In fact, it is in robo-advisers where AI is being applied first, although they are still at a very early stage. Often these days, when the markets are so volatile, the first users of these systems end up demanding an interaction with humans, according to Euromoney.  “We’ve got version 1.0 of robo-advisers. Version 1.5 is going to be considerably more robust and user-friendly”, says professor Andrew Lo, director of the Laboratory for Financial Engineering at MIT.

Digitization and automation

The use of programs in customer care services is another of the applications the financial sector is exploring. But again there is still a long way to go before efficient systems are achieved which not only resolve customer's queries, but can also drive sales through recommendations like Amazon, for example.

According to the Oxford University professor Nguyen Trieu, this will be the next step for banks, provided they are able to manage their customers' data effectively.

“AI is about digitization and automation. In all types of banks you still have millions of processes in which a similar task is repeatedly executed. The major trend will be going back and seeing which of these processes can be digitalized and automated.

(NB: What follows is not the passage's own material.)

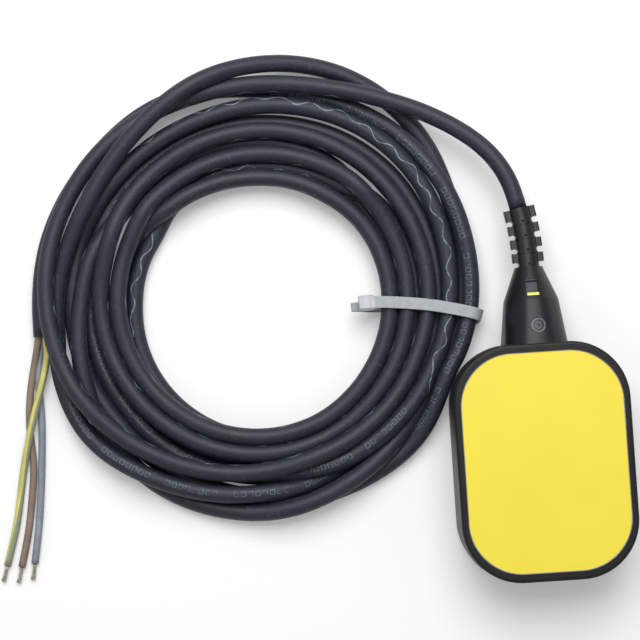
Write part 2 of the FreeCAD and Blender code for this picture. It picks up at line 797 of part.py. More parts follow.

With automation comes the dreaded question of whether we will still continue to need the same number of people to carry out these tasks. What is clear is that AI will bring significant cost savings, which is something investors are demanding from banks.

More than job cuts, the financial sector is going to see a change in the professional profiles most closely linked to the new technologies.

Is AI the future of the financial sector? Euromoney concludes that it most definitely is. And the banks have to tackle the challenge of updating their technological infrastructures while at the same time embarking on a cultural shift that allows their directors to understand its potential and realize the overriding importance of using data in their business.